───── Raw data

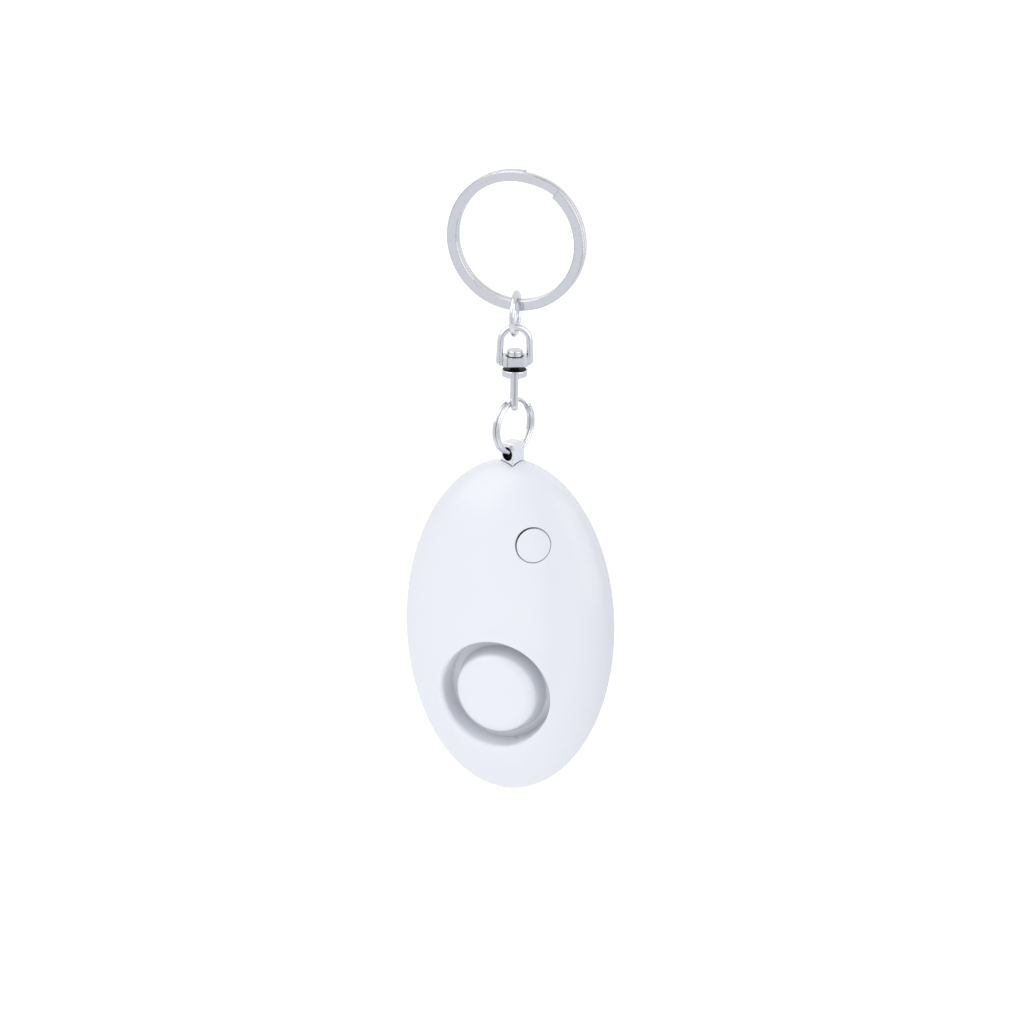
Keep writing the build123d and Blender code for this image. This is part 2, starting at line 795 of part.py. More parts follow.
def in_casing(shape):
    """Lowers a piece drawn about the casing's centre to its place under the pin."""
    return Pos(0, 0, casing_z) * shape


chain_makers = {
    "key_ring": make_key_ring,
    "jump_ring": make_jump_ring,
    "swivel_bail": make_swivel_bail,
    "swivel_rivet": make_swivel_rivet,
    "swivel_eye": make_swivel_eye,
    "pin_ring": make_pin_ring,
    "pin_head": make_pin_head,
    "pin_shaft": make_pin_shaft,
}

casing_makers = {
    "front_shell": make_front_shell,
    "back_shell": make_back_shell,
    "horn_plug": make_horn_plug,
    "battery_cover": make_battery_cover,
    "battery_cover_screw": make_battery_cover_screw,
    "case_screws": make_case_screws,
    "light_button": make_light_button,
    "switch_plunger": make_switch_plunger,
    "light_switch": make_light_switch,
    "circuit_board": make_circuit_board,
    "control_chip": make_control_chip,
    "board_parts": make_board_parts,
    "step_up_coil": make_step_up_coil,
    "siren_plate": make_siren_plate,
    "siren_ceramic": make_siren_ceramic,
    "siren_gasket": make_siren_gasket,
    "siren_contacts": make_siren_contacts,
    "coin_cells": make_coin_cells,
    "battery_spring": make_battery_spring,
    "battery_contact": make_battery_contact,
    "pin_socket": make_pin_socket,
    "contact_leaves": make_contact_leaves,
    "light_window": make_light_window,
    "torch_led": make_torch_led,
}

os.makedirs("parts", exist_ok=True)
for node, maker in chain_makers.items():
    export_step(maker(), f"parts/{node}.step")
for node, maker in casing_makers.items():
    export_step(in_casing(maker()), f"parts/{node}.step")

print("casing centre z", round(casing_z, 3), "lowest z", round(casing_z - casing_half_height, 3))
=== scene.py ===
import json
import math

import bpy
from mathutils import Matrix, Vector


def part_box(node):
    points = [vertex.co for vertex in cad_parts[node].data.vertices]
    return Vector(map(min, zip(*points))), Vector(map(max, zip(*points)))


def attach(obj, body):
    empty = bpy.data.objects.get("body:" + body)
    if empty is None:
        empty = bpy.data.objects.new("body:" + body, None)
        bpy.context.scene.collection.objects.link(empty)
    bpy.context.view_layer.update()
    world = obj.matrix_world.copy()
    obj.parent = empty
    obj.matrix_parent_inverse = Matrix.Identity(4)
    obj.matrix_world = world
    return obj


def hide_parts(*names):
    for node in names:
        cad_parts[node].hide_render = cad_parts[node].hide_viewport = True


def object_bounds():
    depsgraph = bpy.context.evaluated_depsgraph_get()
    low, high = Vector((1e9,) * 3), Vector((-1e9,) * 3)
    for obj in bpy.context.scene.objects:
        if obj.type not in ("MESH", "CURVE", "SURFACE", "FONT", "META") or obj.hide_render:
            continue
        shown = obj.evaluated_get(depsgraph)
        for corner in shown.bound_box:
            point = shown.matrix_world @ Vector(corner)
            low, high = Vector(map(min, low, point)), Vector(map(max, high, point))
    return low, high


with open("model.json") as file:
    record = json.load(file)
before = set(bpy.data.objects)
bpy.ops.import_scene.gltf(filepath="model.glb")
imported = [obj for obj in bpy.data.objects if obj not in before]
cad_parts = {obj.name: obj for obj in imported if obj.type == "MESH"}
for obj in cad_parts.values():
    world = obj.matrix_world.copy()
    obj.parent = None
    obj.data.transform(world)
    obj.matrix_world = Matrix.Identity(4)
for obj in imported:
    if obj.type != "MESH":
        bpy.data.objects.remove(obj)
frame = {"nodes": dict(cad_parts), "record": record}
cad_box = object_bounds()

# Personal safety alarm on a key ring, hanging. Lengths are in metres, written as millimetres times MM.
MM = 0.001

# The photograph's camera: it looks at the casing from the right and from above, slightly rolled
camera_azimuth = 18.4
camera_elevation = 18.29
camera_roll = math.radians(0.95)
camera_distance = 1540.5 * MM
camera_reach = 50
pixels_per_metre = 5.701 / MM
picture_side = 1024
sensor_width = 36.0
aim_right = 0.295 * MM
aim_up = 19.58 * MM

# The casing's egg, placed by the frame: its tip is the lamp's window, and its depth is the battery
# cover's. The pieces made here stay behind the front limit.
casing_half_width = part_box("front_shell")[1].x
casing_half_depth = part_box("battery_cover")[1].y
casing_half_height = 30.25 * MM
casing_centre = Vector((0, 0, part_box("light_window")[0].z + casing_half_height))
front_limit = cad_box[0][1]

# Sound trough: radii and depths below the casing's surface. Its rim is sharp on the side of the sharp
# heading and rounded, as the casing's own edge, on the other side.
groove_z = -10.5 * MM
trough_back = -2.5 * MM
disc_flat_radius = 5.6 * MM
disc_shoulder_radius = 7.35 * MM
disc_rounding_depth = 1.35 * MM
disc_foot_radius = 8.08 * MM
disc_flat_steps = 24
disc_rounding_steps = 12
floor_depth = 3.9 * MM
wall_foot_radius = 9.35 * MM
wall_top_radius = 9.985 * MM
wall_top_depth = 1.4 * MM
block_depth = 4.6 * MM
casing_edge_radius = 10.0 * MM
casing_edge_rounding = 1.4 * MM
sharp_heading = math.radians(48)
sharp_from = -0.75
sharp_to = 0.1
sharp_radius = 9.86 * MM
sharp_shift_x = 0.05 * MM
sharp_bevel_width = 0.05 * MM
sharp_bevel_depth = 0.1 * MM
lip_proud = 0.004 * MM
lip_buried = 0.02 * MM
lip_thickness = 0.15 * MM
lip_end_radius = 12.9 * MM
lip_end_depth = 0.02 * MM
lip_steps = 24

# Push button: its cap sits a little to one side of its hole, and its flange is behind the casing's wall
button_x = 6.15 * MM
button_z = 17.2 * MM
cap_shift_x = 0.09 * MM
cap_shift_z = -0.09 * MM
cap_radius = 2.88 * MM
cap_rounding = 0.16 * MM
cap_flat_steps = 14
cap_rounding_steps = 8
flange_radius = 3.4 * MM
flange_front = -3.45 * MM
flange_back = -2.9 * MM

# How finely a piece is turned, and the angle from which its edges are drawn sharp
grid_turns = 192
crease_angle = math.radians(40)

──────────

What needs to be done:
From the listing above, extract every line exactly as it stands.

Full response:
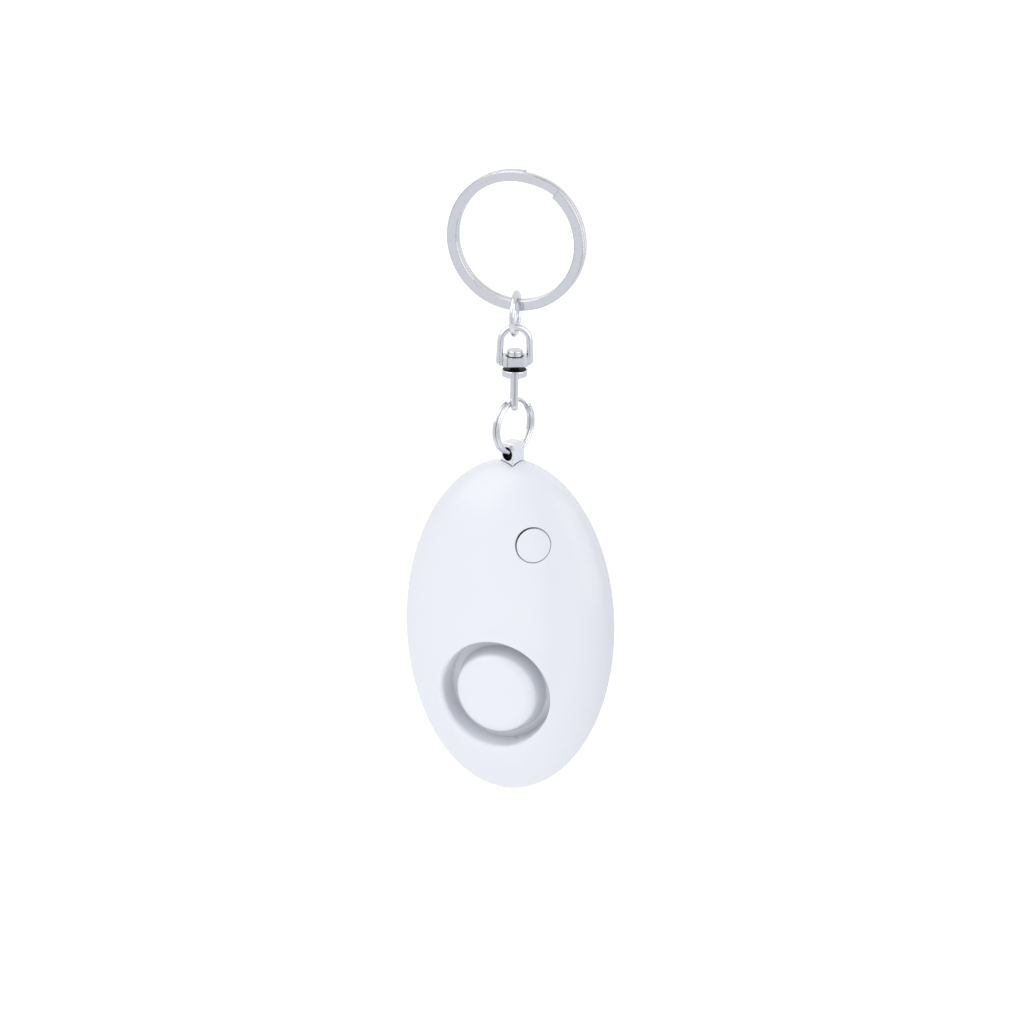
Keep writing the build123d and Blender code for this image. This is part 2, starting at line 795 of part.py. More parts follow.
def in_casing(shape):
    """Lowers a piece drawn about the casing's centre to its place under the pin."""
    return Pos(0, 0, casing_z) * shape


chain_makers = {
    "key_ring": make_key_ring,
    "jump_ring": make_jump_ring,
    "swivel_bail": make_swivel_bail,
    "swivel_rivet": make_swivel_rivet,
    "swivel_eye": make_swivel_eye,
    "pin_ring": make_pin_ring,
    "pin_head": make_pin_head,
    "pin_shaft": make_pin_shaft,
}

casing_makers = {
    "front_shell": make_front_shell,
    "back_shell": make_back_shell,
    "horn_plug": make_horn_plug,
    "battery_cover": make_battery_cover,
    "battery_cover_screw": make_battery_cover_screw,
    "case_screws": make_case_screws,
    "light_button": make_light_button,
    "switch_plunger": make_switch_plunger,
    "light_switch": make_light_switch,
    "circuit_board": make_circuit_board,
    "control_chip": make_control_chip,
    "board_parts": make_board_parts,
    "step_up_coil": make_step_up_coil,
    "siren_plate": make_siren_plate,
    "siren_ceramic": make_siren_ceramic,
    "siren_gasket": make_siren_gasket,
    "siren_contacts": make_siren_contacts,
    "coin_cells": make_coin_cells,
    "battery_spring": make_battery_spring,
    "battery_contact": make_battery_contact,
    "pin_socket": make_pin_socket,
    "contact_leaves": make_contact_leaves,
    "light_window": make_light_window,
    "torch_led": make_torch_led,
}

os.makedirs("parts", exist_ok=True)
for node, maker in chain_makers.items():
    export_step(maker(), f"parts/{node}.step")
for node, maker in casing_makers.items():
    export_step(in_casing(maker()), f"parts/{node}.step")

print("casing centre z", round(casing_z, 3), "lowest z", round(casing_z - casing_half_height, 3))
=== scene.py ===
import json
import math

import bpy
from mathutils import Matrix, Vector


def part_box(node):
    points = [vertex.co for vertex in cad_parts[node].data.vertices]
    return Vector(map(min, zip(*points))), Vector(map(max, zip(*points)))


def attach(obj, body):
    empty = bpy.data.objects.get("body:" + body)
    if empty is None:
        empty = bpy.data.objects.new("body:" + body, None)
        bpy.context.scene.collection.objects.link(empty)
    bpy.context.view_layer.update()
    world = obj.matrix_world.copy()
    obj.parent = empty
    obj.matrix_parent_inverse = Matrix.Identity(4)
    obj.matrix_world = world
    return obj


def hide_parts(*names):
    for node in names:
        cad_parts[node].hide_render = cad_parts[node].hide_viewport = True


def object_bounds():
    depsgraph = bpy.context.evaluated_depsgraph_get()
    low, high = Vector((1e9,) * 3), Vector((-1e9,) * 3)
    for obj in bpy.context.scene.objects:
        if obj.type not in ("MESH", "CURVE", "SURFACE", "FONT", "META") or obj.hide_render:
            continue
        shown = obj.evaluated_get(depsgraph)
        for corner in shown.bound_box:
            point = shown.matrix_world @ Vector(corner)
            low, high = Vector(map(min, low, point)), Vector(map(max, high, point))
    return low, high


with open("model.json") as file:
    record = json.load(file)
before = set(bpy.data.objects)
bpy.ops.import_scene.gltf(filepath="model.glb")
imported = [obj for obj in bpy.data.objects if obj not in before]
cad_parts = {obj.name: obj for obj in imported if obj.type == "MESH"}
for obj in cad_parts.values():
    world = obj.matrix_world.copy()
    obj.parent = None
    obj.data.transform(world)
    obj.matrix_world = Matrix.Identity(4)
for obj in imported:
    if obj.type != "MESH":
        bpy.data.objects.remove(obj)
frame = {"nodes": dict(cad_parts), "record": record}
cad_box = object_bounds()

# Personal safety alarm on a key ring, hanging. Lengths are in metres, written as millimetres times MM.
MM = 0.001

# The photograph's camera: it looks at the casing from the right and from above, slightly rolled
camera_azimuth = 18.4
camera_elevation = 18.29
camera_roll = math.radians(0.95)
camera_distance = 1540.5 * MM
camera_reach = 50
pixels_per_metre = 5.701 / MM
picture_side = 1024
sensor_width = 36.0
aim_right = 0.295 * MM
aim_up = 19.58 * MM

# The casing's egg, placed by the frame: its tip is the lamp's window, and its depth is the battery
# cover's. The pieces made here stay behind the front limit.
casing_half_width = part_box("front_shell")[1].x
casing_half_depth = part_box("battery_cover")[1].y
casing_half_height = 30.25 * MM
casing_centre = Vector((0, 0, part_box("light_window")[0].z + casing_half_height))
front_limit = cad_box[0][1]

# Sound trough: radii and depths below the casing's surface. Its rim is sharp on the side of the sharp
# heading and rounded, as the casing's own edge, on the other side.
groove_z = -10.5 * MM
trough_back = -2.5 * MM
disc_flat_radius = 5.6 * MM
disc_shoulder_radius = 7.35 * MM
disc_rounding_depth = 1.35 * MM
disc_foot_radius = 8.08 * MM
disc_flat_steps = 24
disc_rounding_steps = 12
floor_depth = 3.9 * MM
wall_foot_radius = 9.35 * MM
wall_top_radius = 9.985 * MM
wall_top_depth = 1.4 * MM
block_depth = 4.6 * MM
casing_edge_radius = 10.0 * MM
casing_edge_rounding = 1.4 * MM
sharp_heading = math.radians(48)
sharp_from = -0.75
sharp_to = 0.1
sharp_radius = 9.86 * MM
sharp_shift_x = 0.05 * MM
sharp_bevel_width = 0.05 * MM
sharp_bevel_depth = 0.1 * MM
lip_proud = 0.004 * MM
lip_buried = 0.02 * MM
lip_thickness = 0.15 * MM
lip_end_radius = 12.9 * MM
lip_end_depth = 0.02 * MM
lip_steps = 24

# Push button: its cap sits a little to one side of its hole, and its flange is behind the casing's wall
button_x = 6.15 * MM
button_z = 17.2 * MM
cap_shift_x = 0.09 * MM
cap_shift_z = -0.09 * MM
cap_radius = 2.88 * MM
cap_rounding = 0.16 * MM
cap_flat_steps = 14
cap_rounding_steps = 8
flange_radius = 3.4 * MM
flange_front = -3.45 * MM
flange_back = -2.9 * MM

# How finely a piece is turned, and the angle from which its edges are drawn sharp
grid_turns = 192
crease_angle = math.radians(40)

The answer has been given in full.